Aside from the “ick” factor, reading recipes like this should remind us that we need to provide specific weights and measures when we write things down for friends and family. (At least if we want our recipes to be prepared by our descendants.) Who knows if a package of Rice Krispies from 1947 is the same size as it is now. How much, exactly, is “one large bar of Baker’s bittersweet chocolate”? And how about “16 large ginger snaps”?

I’ve only posted the silliest recipes here, but I found my great-grandfather’s crepe recipe, which I remember eating in my grandmother’s house, and a braided Christmas pastry recipe that brings back fond memories. So many of our childhood memories involve food — it would be great if the recipes that we (not J.D. and I — but we as a generation) passed on were actually useable by our children. (Not to mention appetizing!)

5 Replies to “Ambrosia Pie, and Other Recipes from the 1940s”

  1. jenefer says:

    I laughed about this entry. You have to keep two things in mind. First, your great grandmother was a notoriously terrible cook. She seldom made anything the same twice and often fiddled with the recipe while she was putting the ingredients together. All she needed were the ingredients and some creativity. Her cooking was an art and often turned out poorly. Mother (your grandmother) took over the cooking at a tender age out of desperation and a need for survival.

    Second, cooking was a lot more creative then. Mother seldom measured things, just eye-balled it. When I watch Rachel Ray, I am often reminded of Mother’s cooking because she just uses her had instead of a measuring cup or spoon. A pinch of this or that and a feeling for the consistency or texture is more important than a specific measurement. Many of Mother and Main’s old recipe’s have weights instead of cup measurements.

    Glad you still remember the crepes fondly. I made them recently. Still as yummy as ever.

    If we teach our children to cook instead of just expecting them to read, they will know what to do with the recipe. A large part of the fun is cooking and creating together. I am still teaching our adult children and have moved on to some of their friends whose parents don’t cook. I hope when they use the recipe they will have as great a memory of making the dish as you have of eating the dish.

  2. mrs darling says:

    The old Mennonite Cookbook that was handed down to my generation is just as unusable. It says things like, “use the cracklins from the lard,” or “hang pot over open fire and simmer”.

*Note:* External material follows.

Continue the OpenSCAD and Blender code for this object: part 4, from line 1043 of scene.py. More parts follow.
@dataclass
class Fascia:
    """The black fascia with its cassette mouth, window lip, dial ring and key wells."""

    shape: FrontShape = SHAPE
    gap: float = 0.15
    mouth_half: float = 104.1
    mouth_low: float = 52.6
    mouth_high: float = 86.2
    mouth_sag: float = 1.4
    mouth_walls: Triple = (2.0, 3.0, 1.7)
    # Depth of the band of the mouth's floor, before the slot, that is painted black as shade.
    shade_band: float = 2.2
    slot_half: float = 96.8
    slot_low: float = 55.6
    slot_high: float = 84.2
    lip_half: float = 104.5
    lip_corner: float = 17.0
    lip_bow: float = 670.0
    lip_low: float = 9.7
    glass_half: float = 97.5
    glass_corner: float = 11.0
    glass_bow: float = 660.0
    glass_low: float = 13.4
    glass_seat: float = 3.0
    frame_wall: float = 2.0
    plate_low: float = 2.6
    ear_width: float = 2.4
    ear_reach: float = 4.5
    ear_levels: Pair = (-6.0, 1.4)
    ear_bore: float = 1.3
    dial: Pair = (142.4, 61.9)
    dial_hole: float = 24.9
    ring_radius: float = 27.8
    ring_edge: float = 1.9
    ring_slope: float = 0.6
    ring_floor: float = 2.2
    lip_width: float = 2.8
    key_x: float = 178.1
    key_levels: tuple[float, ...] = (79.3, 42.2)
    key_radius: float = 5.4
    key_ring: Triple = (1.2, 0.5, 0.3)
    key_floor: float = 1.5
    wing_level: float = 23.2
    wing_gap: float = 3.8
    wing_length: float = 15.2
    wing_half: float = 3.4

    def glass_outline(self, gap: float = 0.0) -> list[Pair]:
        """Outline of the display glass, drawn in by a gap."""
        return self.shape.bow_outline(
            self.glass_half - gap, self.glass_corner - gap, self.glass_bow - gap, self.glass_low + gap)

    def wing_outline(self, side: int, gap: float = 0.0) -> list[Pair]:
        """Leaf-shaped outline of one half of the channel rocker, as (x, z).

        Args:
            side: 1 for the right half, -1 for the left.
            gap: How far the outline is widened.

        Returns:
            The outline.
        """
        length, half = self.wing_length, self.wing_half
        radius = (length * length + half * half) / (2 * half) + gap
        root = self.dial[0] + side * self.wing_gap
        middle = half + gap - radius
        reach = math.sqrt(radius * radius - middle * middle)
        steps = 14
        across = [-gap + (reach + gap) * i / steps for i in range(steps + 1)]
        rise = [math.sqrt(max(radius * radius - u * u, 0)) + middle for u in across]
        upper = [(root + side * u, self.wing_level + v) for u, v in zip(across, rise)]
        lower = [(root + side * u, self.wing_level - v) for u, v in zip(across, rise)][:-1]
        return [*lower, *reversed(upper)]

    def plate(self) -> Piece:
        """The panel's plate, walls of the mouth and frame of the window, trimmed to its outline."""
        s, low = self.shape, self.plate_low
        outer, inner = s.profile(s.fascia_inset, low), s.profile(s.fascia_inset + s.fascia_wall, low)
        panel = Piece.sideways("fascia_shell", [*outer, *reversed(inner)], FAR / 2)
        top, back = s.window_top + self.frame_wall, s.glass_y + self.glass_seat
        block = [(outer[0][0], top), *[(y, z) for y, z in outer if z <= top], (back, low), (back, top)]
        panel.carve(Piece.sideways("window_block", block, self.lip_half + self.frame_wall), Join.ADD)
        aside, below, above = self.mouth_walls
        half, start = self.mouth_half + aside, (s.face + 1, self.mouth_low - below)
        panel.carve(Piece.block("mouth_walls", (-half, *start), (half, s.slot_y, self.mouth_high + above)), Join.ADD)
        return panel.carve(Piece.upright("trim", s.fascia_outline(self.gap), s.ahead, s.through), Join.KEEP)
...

    And therecipes are so heavy on lard its amazing anyone lived past thirty! I keep my Mennonite Cookbook though. I enjoy looking through it and seeing all the notations my sisters and I wrote beside the recipes as young girls.

    One recipe has a name something like Cherry Noodle Dumplings. In the margin we wrote, “Never make again. Pop says it looks like bloodclots and tonsils!”

  3. Jane says:

    Chicken fat floats to the top when you boil one of the little critters. You can get more quickly by frying or boiling a bunch of chicken skin. Skim it off and stick it in a washed out ben and jerry’s container in the freezer till needed. Or buy some schmalz.

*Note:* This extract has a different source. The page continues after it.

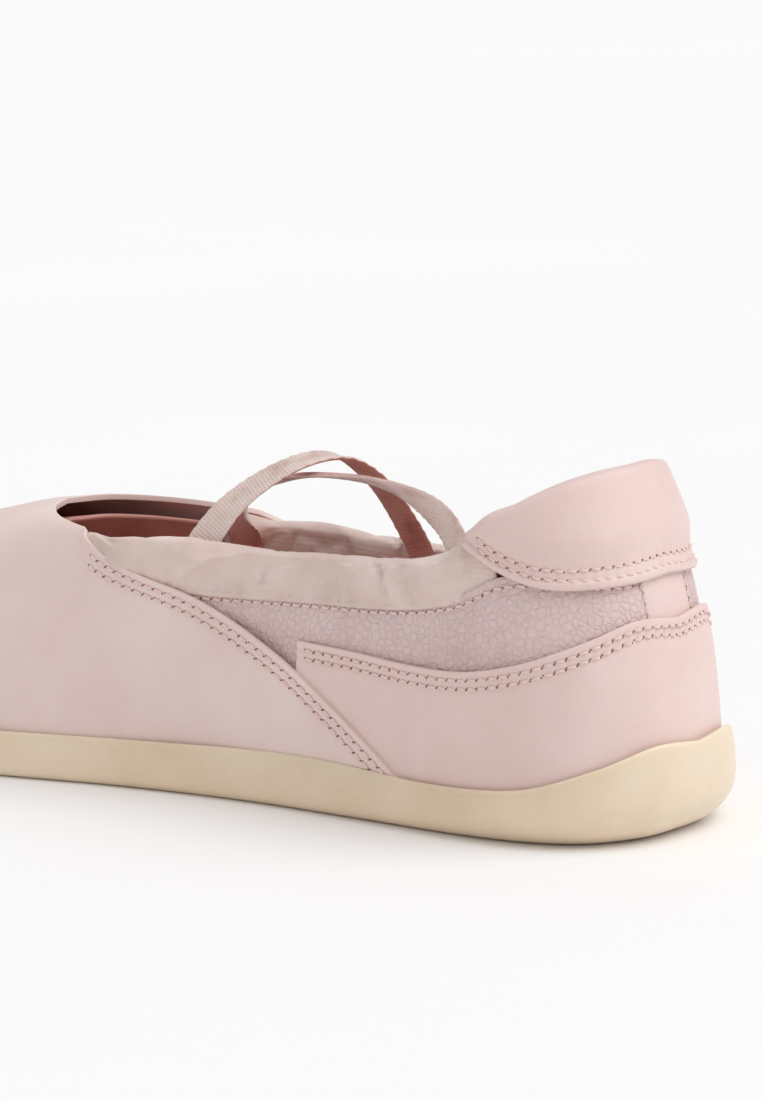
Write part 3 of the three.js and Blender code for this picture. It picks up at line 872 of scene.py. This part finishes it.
def add_stitches(name, paths, material, pitch=2.5, length=1.85, radius=0.33, slant=0.16, arch=0.26,
                 hole_shadows=True):
    """paths: lists of (points, outward vectors) in millimetres."""
    pts, faces, hp, hf = [], [], [], []
    for P, N in paths:
        seg = np.linalg.norm(np.diff(P, axis=0), axis=1)
        L = np.concatenate([[0], np.cumsum(seg)])
        n = int(L[-1] // pitch)
        for i in range(n):
            mid = (i + 0.5) * pitch + rng.uniform(-0.08, 0.08)
            a, b = mid - length / 2, mid + length / 2
            pa, pb, nn = (np.array([np.interp(x, L, V[:, k]) for k in range(3)])
                          for x, V in ((a, P), (b, P), (mid, N)))
            nn = unit(nn)
            side = unit(np.cross(pb - pa, nn))
            sl = slant + rng.uniform(-0.04, 0.04)
            q, f = capsule(pa - side * sl, pb + side * sl, nn, radius, arch)
            base = len(pts)
            pts += q
            faces += [[v + base for v in g] for g in f]
            # A small dark dome at each end of the stitch: painted shadow of the needle hole.
            if hole_shadows:
                for e in (pa - side * sl, pb + side * sl):
                    e = e + unit(e - (pa + pb) / 2) * 0.12
                    base = len(hp)
                    u = unit(np.cross(nn, side))
                    for ring, (rr, up) in enumerate(((0.24, -0.12), (0.2, 0.02), (0.0, 0.025))):
                        for j in range(8 if rr else 1):
                            ang = 2 * math.pi * j / 8
                            hp.append(e + (side * math.cos(ang) + u * math.sin(ang)) * rr + nn * up)
                    for j in range(8):
                        k = (j + 1) % 8
                        hf.append([base + j, base + k, base + 8 + k, base + 8 + j])
                        hf.append([base + 8 + j, base + 8 + k, base + 16])
                    hf.append([base + j for j in range(8)][::-1])
    o = new_object(name, np.array(pts), faces, material)
    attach(o, "root")
    if hp:
        o = new_object(name + "_hole_shadows", np.array(hp), hf, HOLE_SHADOW_MAT)
        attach(o, "root")


def row(line, s, below, off, relief):
    h = climb(s, row_height(line, s, below))
    return at(s, h, off + relief(s, h, 0 * s)), tangents(s, h)[2]


def finely(a, b):
    return np.linspace(a, b, int(abs(b - a) * 2) + 2)


fox_s = finely(2 - FOX_END, FOX_END - 2)
add_stitches("stitches_foxing", [row(foxing_top, fox_s, b, 1.6, foxing_relief) for b in FOX_ROWS],
             THREAD)
add_stitches("stitches_quarter", [
    row(quarter_top, finely(sg * 10, sg * 140), QUARTER_ROW, 0.12, quarter_relief)
    for sg in (-1, 1)], THREAD)


def tab_row(above):
    s = finely(-TAB_END + 2.5, TAB_END - 2.5)
    h = climb(s, tab_bottom(s) + above * slope_factor(tab_bottom, s))
    return at(s, h, 1.32 + tab_bulge(s, h, 0.2)), tangents(s, h)[2]


add_stitches("stitches_tab", [tab_row(above) for above in TAB_ROWS], THREAD)
add_stitches("stitches_wing", [row(wing_top, finely(sg * 66, sg * 148), b, 1.62,
                                   lambda s, h, t: vamp_relief(s, h))
                               for sg in (-1, 1) for b in WING_ROWS], THREAD)


ZIG_LOW, ZIG_HIGH, ZIG_STEP, ZIG_HALF = 24, 58, 1.1, 0.55


def zigzag(sign):
    i = np.arange(35)
    z = ZIG_LOW + i * ZIG_STEP
    s = sign * (BACKSTAY + np.where(i % 2 == 0, ZIG_HALF, -ZIG_HALF))
    h = climb(s, z)
    keep = z < ZIG_HIGH
    P, N = at(s, h, 0.08 + 0 * s)[keep], tangents(s, h)[2][keep]
    return P, N


zp, zf = [], []
for sign in (-1, 1):
    P, N = zigzag(sign)
    for a in range(len(P) - 1):
        q, f = capsule(P[a], P[a + 1], N[a], 0.14, 0.1)
        base = len(zp)
        zp += q
        zf += [[v + base for v in g] for g in f]
o = new_object("stitches_backstay", np.array(zp), zf, ZIGZAG)
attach(o, "root")


# ---------- the stiffeners that stay as the CAD made them ----------
def fibreboard(name, base, dark, light, scale):
    """Pressed fibre: short flecks, a dull face and a fine tooth."""
    p = Paint(name)
    tone = p.ramp(p.noise(scale * 0.08, 5, 0.6), [(0.3, dark), (0.5, base), (0.7, light)])
    fleck = p.ramp(p.noise(scale, 4, 0.7, p.scaled(1, 0.25, 1)), [(0.55, (0, 0, 0)), (0.66, (1, 1, 1))])
    colour = p.mix(p.math("MULTIPLY", fleck, 0.35), tone, dark)
    n = p.bump(p.noise(scale * 1.6, 4, 0.6), 0.35, 0.00015)
    return p.done(colour, 0.82, n)


BOARD = fibreboard("fibreboard", srgb(196, 170, 138), srgb(158, 130, 100), srgb(214, 192, 164), 900)
STIFF = fibreboard("stiffener", srgb(224, 214, 200), srgb(198, 186, 170), srgb(236, 228, 216), 1300)
for name, paint in (("insole_board", BOARD), ("heel_counter", STIFF), ("toe_puff", STIFF)):
    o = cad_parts[name]
    o.data.materials.clear()
    o.data.materials.append(paint)


# ---------- straps ----------
def ribbon(name, places, width=7.4, thick=0.9):
    pts = np.array([p[:3] for p in places], float)
    sides = unit(np.array([p[3:] for p in places], float))
    for i in range(1, len(sides)):
        if sides[i] @ sides[i - 1] < 0:
            sides[i] = -sides[i]
    n = 140
    t = np.linspace(0, len(pts) - 1, n)
    idx = np.arange(len(pts))
    c = curve([[i, *p] for i, p in zip(idx, pts)])(t)
    sd = curve([[i, *p] for i, p in zip(idx, sides)])(t)
    fwd = unit(np.gradient(c, axis=0))
    sd = unit(sd - fwd * np.sum(sd * fwd, 1, keepdims=True))
    up = unit(np.cross(fwd, sd))
    L = np.concatenate([[0], np.cumsum(np.linalg.norm(np.diff(c, axis=0), axis=1))])
    m = 13
    verts, uv = [], []
    x = np.linspace(-0.5, 0.5, m)
    for k in (1, -1):
        for a in x:
            edge = thick / 2 * (1 - 0.75 * np.clip((abs(a) - 0.42) / 0.08, 0, 1) ** 2)
            cup = -0.5 * (2 * a) ** 2
            ruffle = 0.12 * np.sin(L * 2.5 + (0 if a > 0 else 1.5)) * np.clip((abs(a) - 0.4) / 0.1, 0, 1)
            verts.append(c + sd * (a * width) + up * (k * edge + cup + ruffle)[:, None])
            uv.append(np.stack([0 * L + a * width, L], 1))
    V = np.stack(verts, 1)
    UV = np.stack(uv, 1).reshape(-1, 2)
    cols = 2 * m
    order = list(range(m)) + list(range(2 * m - 1, m - 1, -1))
    faces, mats = [], []
    for i in range(n - 1):
        for j in range(cols):
            a, b = order[j], order[(j + 1) % cols]
            faces.append([i * cols + a, i * cols + b, (i + 1) * cols + b, (i + 1) * cols + a])
            # Faces on one side of the band take the darker copy of the elastic, painted shade; the other
            # side, the rims and the ends keep its own colour.
            mats.append(1 if j < m - 1 else 0)
    faces.append([order[j] for j in range(cols)][::-1])
    faces.append([(n - 1) * cols + order[j] for j in range(cols)])
    mats += [0, 0]
    o = new_object(name, V.reshape(-1, 3), faces, BAND_OUT)
    o.data.materials.append(BAND_PAINTED_SHADE)
    o.data.polygons.foreach_set("material_index", mats[:len(o.data.polygons)])
    layer = o.data.uv_layers.new(name="band")
    for loop in o.data.loops:
        layer.data[loop.index].uv = UV[loop.vertex_index]
    return o


def seat(s, h, lean=0.0, off=-5.6):
    p = at(np.array(s), np.array(h), np.array(off))
    a, u, _ = tangents(np.array(s), np.array(h))
    v = a * math.cos(lean) + u * math.sin(lean)
    return [*p, *v]


STRAP_B = [seat(-44, 0.66, 0.8), seat(-49, 0.79, 0.8), seat(-54, 0.93, 0.85),
           [-15, 54, 61.5, 0.35, 0.55, -0.75], [-8, 74, 65.5, 0.85, 0.1, -0.4],
           [0, 97, 64, 1, -0.3, -0.1], [9, 115, 59.5, 1, -0.3, 0], [15.5, 125, 54, 0.9, 0.4, 0.1],
           seat(147, 0.9), seat(147, 0.72)]
STRAP_A = [seat(97, 0.66), seat(97, 0.8), seat(97, 0.94), [17, 86.5, 54, 0, 1, 0.1],
           [9.5, 88, 62.5, 0.1, 1, 0], [1.5, 91.5, 67.8, 0.25, 1, 0.05],
           [-7.5, 97, 66.3, 0.4, 1, 0.1], [-15.5, 105, 59, 0.2, 1, 0.1],
           seat(-125, 0.95), seat(-125, 0.8), seat(-125, 0.66)]
for name, node, places in (("strap_b_elastic", "strap_medial_rear", STRAP_B),
                           ("strap_a_elastic", "strap_lateral_rear", STRAP_A)):
    o = ribbon(name, places)
    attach(o, "root")
    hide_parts(node)


# ---------- stage ----------
def plane(name, size, z, material):
    me = bpy.data.meshes.new(name)
    me.from_pydata([(-size, -size, z), (size, -size, z), (size, size, z), (-size, size, z)], [],
                   [(0, 1, 2, 3)])
    me.materials.append(material)
    o = bpy.data.objects.new(name, me)
    bpy.context.scene.collection.objects.link(o)
    return o


fp = Paint("floor")
floor_mat = fp.done(fp.ramp(fp.noise(3), [(0.3, (0.93, 0.93, 0.93)), (0.7, (0.95, 0.95, 0.95))]), 0.7)
floor = plane("floor", 90, 0, floor_mat)

world = bpy.data.worlds.new("studio")
bpy.context.scene.world = world
world.use_nodes = True
world.node_tree.nodes["Background"].inputs[0].default_value = (1, 1, 1, 1)
world.node_tree.nodes["Background"].inputs[1].default_value = 0.66


SUN_FROM = (0.35, -0.62, 1.0)
sun = bpy.data.lights.new("key", "SUN")
sun.energy, sun.angle = 1.5, 0.9
so = bpy.data.objects.new("key", sun)
so.rotation_euler = (-Vector(SUN_FROM)).to_track_quat("-Z", "Y").to_euler()
bpy.context.scene.collection.objects.link(so)

# ---------- camera ----------
CAM_POS = (-920.7, -574.6, 246.8)
CAM_LOOK = (0.80319, 0.57041, -0.17180)
cam = bpy.data.cameras.new("camera")
cam.sensor_width = 36
cam.lens = 182.7
cam.clip_start, cam.clip_end = 0.01, 50
co = bpy.data.objects.new("camera", cam)
bpy.context.scene.collection.objects.link(co)
co.location = to_world([CAM_POS])[0]
co.rotation_euler = Vector(CAM_LOOK).to_track_quat("-Z", "Y").to_euler()
bpy.context.scene.camera = co
bpy.context.scene.view_settings.view_transform = "Standard"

    Baker’s chocolate is a brand that’s been around. “Baking chocolate” is unsweetened, one square is an ounce, and one bar is 6 ounces. Rice Krispie boxes used to be 5 and a half ounces. If you omit the rice krispies, substitute a good brand of dark chocolate, and don’t heat it the recipe will be great.

    The salad dressing is a classic from old cook books. http://www.bartleby.com/87/r0912.html mmmmmmmm!

    Cooking used to be different. Flour was less constant in moisture content. Ovens didn’t have reliable thermostats. Texture and visual feedbacks were important. Food was terrible, limited in variety, as high in fat as was affordable, and omitted/substituted ingredients were rampant. People also had to walk to school in the snow 10 miles each way all year long.

    The same might be true for our post-apocalyptic decendants.

  4. Lisa says:

    I like to give my mother-in-law a bad time about her recipes, because she often forgets to note something essential. While she understands my frustration, she usually just laughs.

    She once made almond cookies from her mother’s recipe that didn’t turn out well. When she asked about it, they decided that she hadn’t included the almond extract, which wasn’t mentioned in the recipe. Her mom’s comment: “Everybody knows that you’d put almond extract in almond cookies.” I think it kind of sums up the attitude from cooking at the time.

    I do admire the ability to cook with whatever is at hand, but it takes an incredibly good cook to make it all edible. I bet there were plenty of failures from recipes like that.

  5. Amy Jo says:

    I have both of my grandmothers’ recipe collections. Most recipes are clipped from newspapers or women’s magazines or written on a piece of scrap paper or on the back of a postmarked envelope. There’s not much I want to cook or eat, but I look through them from time to time when I’m feeling nostalgic (see http://www.foldedspace.org/cornertable/2006/03/01/pear-honey/ for one of my efforts to prepare one of my maternal grandemother’s recipes). These collections and the handful of kitchen tools I inherited (and a couple of quilts and photos) are all that I have to remember my grandmothers by.

    Many recipes are written as “notes” to help the cook prepare them by feel and taste, the way I learned to cook. My mom prepares most of her regular “recipes” in this way; however, if she is preparing something new she leans on the recipe pretty hard. I’ve finally reached a time when there are specific things, mostly baked goods, that I can prepare without consulting a recipe, but it has taken me a long time to build the skills and the confidence to do so. I’m also much more comfortable winging it.